Question

If a function \( f: \mathbb{R} \to \{ x \in \mathbb{R} : x \in (-1, 1) \} \) is defined as \( f(x) = \frac{x}{1+|x|}, \ x \in \mathbb{R} \), then prove that f is one-one and onto.

Hint:

An alternative way to prove a differentiable function is one-one is to show its derivative is always positive or always negative. For \(f(x) = \frac{x}{1+|x|}\), you can find that \(f'(x) = \frac{1}{(1+|x|)^2}\) for \(x \neq 0\), which is always positive. A function that is always increasing (or decreasing) must be one-one. This calculus-based approach is often faster than the algebraic case-by-case proof.

Answer 1

Step 1: Understanding the Concept:
To prove that a function is one-one and onto (bijective), we need to satisfy two conditions:
1. One-one (Injective): For any two elements \(x_1, x_2\) in the domain, if \(f(x_1) = f(x_2)\), then it must be that \(x_1 = x_2\). Alternatively, a strictly monotonic function is always one-one.
2. Onto (Surjective): For every element \(y\) in the codomain, there must exist at least one element \(x\) in the domain such that \(f(x) = y\). This means the range of the function must be equal to its codomain.
The given function is \(f(x) = \frac{x}{1+|x|}\), with domain \(\mathbb{R}\) and codomain \((-1, 1)\).
First, we can write f(x) as a piecewise function:
\[ f(x) = \begin{cases} \frac{x}{1+x}, & \text{if } x \ge 0 \\[6pt] \frac{x}{1-x}, & \text{if } x < 0 \end{cases} \] Step 2: Proving f is One-One (Injective):
Let \(x_1, x_2 \in \mathbb{R}\) such that \(f(x_1) = f(x_2)\).
Case 1: \(x_1 \ge 0\) and \(x_2 \ge 0\).
\[ \frac{x_1}{1+x_1} = \frac{x_2}{1+x_2} \implies x_1(1+x_2) = x_2(1+x_1) \implies x_1 + x_1x_2 = x_2 + x_2x_1 \implies x_1 = x_2 \] Case 2: \(x_1 < 0\) and \(x_2 < 0\).
\[ \frac{x_1}{1-x_1} = \frac{x_2}{1-x_2} \implies x_1(1-x_2) = x_2(1-x_1) \implies x_1 - x_1x_2 = x_2 - x_2x_1 \implies x_1 = x_2 \] Case 3: \(x_1 \ge 0\) and \(x_2 < 0\).
If \(x_1 \ge 0\), then \(f(x_1) = \frac{x_1}{1+x_1} \ge 0\).
If \(x_2 < 0\), then \(f(x_2) = \frac{x_2}{1-x_2} < 0\).
Therefore, \(f(x_1)\) can never be equal to \(f(x_2)\) in this case (unless both are 0, which means \(x_1 = x_2 = 0\), violating \(x_2 < 0\)).
Since in all possible cases, \(f(x_1) = f(x_2)\) implies \(x_1 = x_2\), the function f is one-one.
Step 3: Proving f is Onto (Surjective):
Let \(y\) be an arbitrary element from the codomain \((-1, 1)\).

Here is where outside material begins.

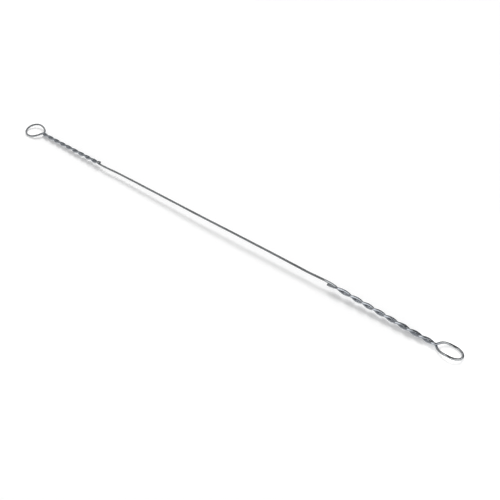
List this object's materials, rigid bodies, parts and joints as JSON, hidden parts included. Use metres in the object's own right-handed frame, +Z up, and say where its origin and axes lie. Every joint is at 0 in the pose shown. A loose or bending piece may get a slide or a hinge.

We need to find an \(x \in \mathbb{R}\) such that \(f(x) = y\).
Case 1: \(y \in [0, 1)\).
We expect \(x\) to be non-negative, so we use \(f(x) = \frac{x}{1+x}\).
\[ y = \frac{x}{1+x} \implies y(1+x) = x \implies y + yx = x \implies y = x(1-y) \implies x = \frac{y}{1-y} \] Since \(0 \le y < 1\), the numerator \(y \ge 0\) and the denominator \(1-y > 0\), which means \(x \ge 0\). So, a valid \(x\) exists in the domain.
Case 2: \(y \in (-1, 0)\).
We expect \(x\) to be negative, so we use \(f(x) = \frac{x}{1-x}\).
\[ y = \frac{x}{1-x} \implies y(1-x) = x \implies y - yx = x \implies y = x(1+y) \implies x = \frac{y}{1+y} \] Since \(-1 < y < 0\), the numerator \(y < 0\) and the denominator \(1+y > 0\), which means \(x < 0\). So, a valid \(x\) exists in the domain.
Since for any \(y\) in the codomain \((-1, 1)\), we can find a corresponding \(x\) in the domain \(\mathbb{R}\), the function f is onto.
Step 4: Final Answer
The function f is both one-one and onto, hence it is a bijection from \(\mathbb{R}\) to \((-1, 1)\).